Perhaps bread is my analogy here. My partner makes the bread in our house. We prefer the taste and texture of his sourdough to machine made bread. And we know what goes into his bread. He makes his bread by hand and not in a bread machine – he uses only a mixer and oven. If we buy bread, and we do occasionally, we buy bread that is made the same way – by hand with only some help from a mixer and oven. I’m inclined to think about AI and academic writing in the same way.

I’m thinking about academic writing as an artisan practice. As craft. As something made by hand, with care. As something that takes time to develop. That doesn’t rise up in a couple of hours. How does AI sit with this view of academic writing?

Well, there are three AI related conversations I’d like to see much more of in my social media feed:

  • Is academic writing is simply a way of getting stuff down and out into the world? (This is the productivity conversation we’ve been having for quite some time.) Is academic writing all, or even mainly, about churning out papers and getting the citations up? Is it all about the product? How complicit are we being with performative institutions and individualised academic work practices if we focus our AI attention largely on speed and output? Or is there something important about the process of thinking and writing that is at stake? What happens if we lose sight of the scholarship in academic writing?
  • Is an academic text simply a mechanical and technical process, following a template, phrase bank or predetermined formula? (This is the conversation about the standardisation of academic writing and the sameness of a lot of academic texts).
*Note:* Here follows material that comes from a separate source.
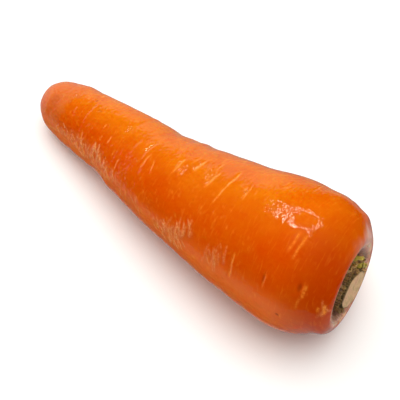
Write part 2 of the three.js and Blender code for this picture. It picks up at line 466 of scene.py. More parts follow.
@dataclass(frozen=True)
class RootForm:
    """The rule of the taproot's shape, with the sizes of the part's source and some of its dents softer."""

    outline: Pairs = (
        (-0.3, 0), (0.1, 3.5), (1.4, 6.6), (3.9, 9.5), (8, 12.1), (14, 13.6), (22, 14.9), (35, 16.0),
        (52, 18.0), (70, 20.6), (88, 22.8), (105, 25.4), (119, 27.7), (131, 29.8), (141, 31.0),
        (149, 31.4), (156, 30.5), (162, 28.2), (167, 25.2), (170.4, 22.0), (171.6, 18.6), (170.6, 16.2),
        (168, 14.6), (165.2, 13.4), (163.4, 11), (163, 5.5), (163, 0),
    )
    bend: Pairs = ((4, 0), (46, -0.9), (88, -4.2), (130, -2.2), (172, 0))
    rest_near_tip: tuple[float, float] = (24, 15.1)
    rest_at_shoulder: tuple[float, float] = (138, 30.7)
    flattened: float = 0.45
    lean_degrees: float = 7.2
    lean_towards: float = 176
    lean_span: tuple[float, float] = (154, 171)
    lean_reach: float = 19
    level_line: float = 25
    lumps: tuple[tuple[float, float, float, float], ...] = (
        (2, 0.8, 40, 0.45), (3, 1.5, 200, 0.3), (1, 2.4, 75, 0.25), (5, 1.1, 310, 0.15),
    )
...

Is academic writing all about following convention? Is there a place for changing and breaking unwritten rules? How will invention happen in the new writing-plus-AI environment?
  • Where are the places for recognition and valuing of academic writing which bears the marks of human imagination, illogicalities, leaps of association, play and inventiveness? While there has been a loosening up of academic writing genres, these alt forms are still at the margins. And there is arguably a consolidation of dominant forms of academic writing through the proliferation of audit mechanisms. Do we want academic writing to show the heads and hands of its makers? What would that look like?

Oh, there’s such a big lesson in the AI moment for people like me who write a lot about academic writing and research.

It’s always tempting for those who write and teach about writing to focus largely on the standard genres and approaches. That’s partly because that’s what people say they want and need. And dealing with the standard forms is mostly what I do, although not exclusively. And as much as I try to avoid “tips”, “formula” and “templates”, and emphasise instead the interpretation and invention involved in academic writing, and the possible diversity of texts, there’s always the risk that my advice will be read as advocating a one-best-way.

My current dilemma is whether, in proposing strategies for an academic writing and researching repertoire, I still end up going in the same direction as the AI – more of the same in academic writing, rather than heterogeneous ways to communicate and converse. I hope that’s not the case.

But I need to think a lot more about how to respond in the current AI context.